Lo scorso 20 gennaio, con il patriarca latino, il card. Pierbattista Pizzaballa, avete lanciato un appello congiunto ai pellegrini a tornare in Terra Santa. La tregua a Gaza può favorire la ripartenza dei pellegrinaggi?
È il momento di tornare: siamo nell’Anno del Giubileo e già adesso ci sono le condizioni per venire in pellegrinaggio in Terra Santa in modo tranquillo. Papa Francesco ha indicato il Santo Sepolcro a Gerusalemme, l’Annunciazione a Nazaret e la Natività a Betlemme come santuari giubilari per tutta la Chiesa universale. I luoghi di pellegrinaggio sono tutti accessibili, sia quelli in Israele che in Palestina, come Betlemme, Gerico ed altri. Stanno riprendendo anche i voli e le rotte sono sicure. È importante che i cristiani tornino e tornino prima di Pasqua per dare un segno di vicinanza alla Chiesa e ai cristiani locali. Il pellegrinaggio fa sentire meno soli i cristiani locali che sempre più spesso sono tentati ad emigrare in cerca di condizioni di vita migliori. Alla vista dei pellegrini nei cristiani di qui sale la sensazione di sentirsi parte di una grande famiglia. E questo è estremamente consolante.

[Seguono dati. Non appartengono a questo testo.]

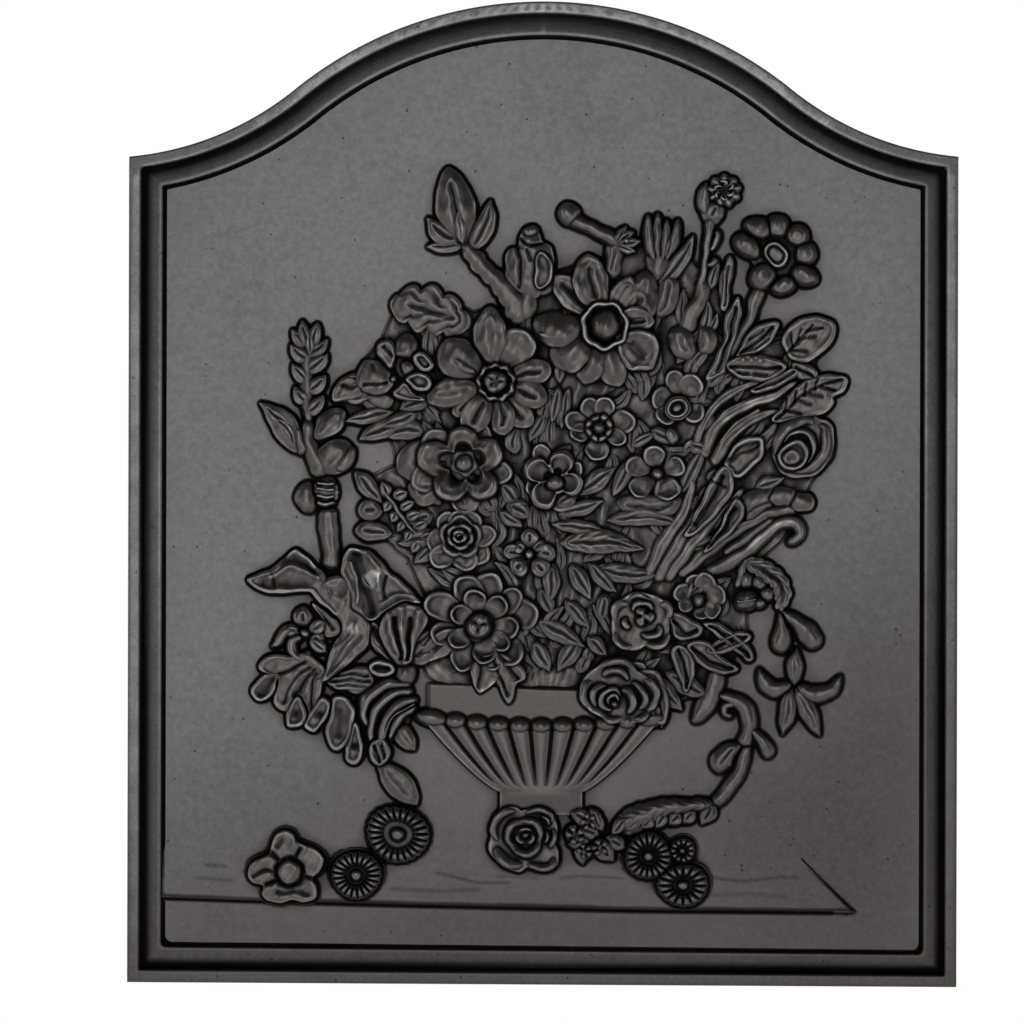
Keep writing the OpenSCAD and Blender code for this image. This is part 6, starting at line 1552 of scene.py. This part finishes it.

Ci sono anche positivi riscontri economici, da non sottovalutare in un momento come quello dopo il 7 ottobre 2023, quando tutto si è fermato…
Quando ci sono i pellegrini c’è lavoro per i cristiani locali, molti dei quali lavorano nel comparto del turismo religioso. Ma c’è un altro aspetto che mi preme segnalare soprattutto ora…

Quale?
Tanti più sono i pellegrini tanto più la realtà politica locale sente la pressione nel prendere la direzione della pace. Più volte durante incontri con le istituzioni turistiche israeliane ho fatto presente l’importanza di rendere accessibili i luoghi santi in Israele e in Palestina. Attraverso i pellegrini si crea anche quel minimo di relazione, di ponte tra mondo israeliano e palestinese. I pellegrini sono uno strumento provvidenziale del quale Dio si serve per aiutare il processo di pace che non è fatto solo dai cosiddetti ‘grandi’ della terra.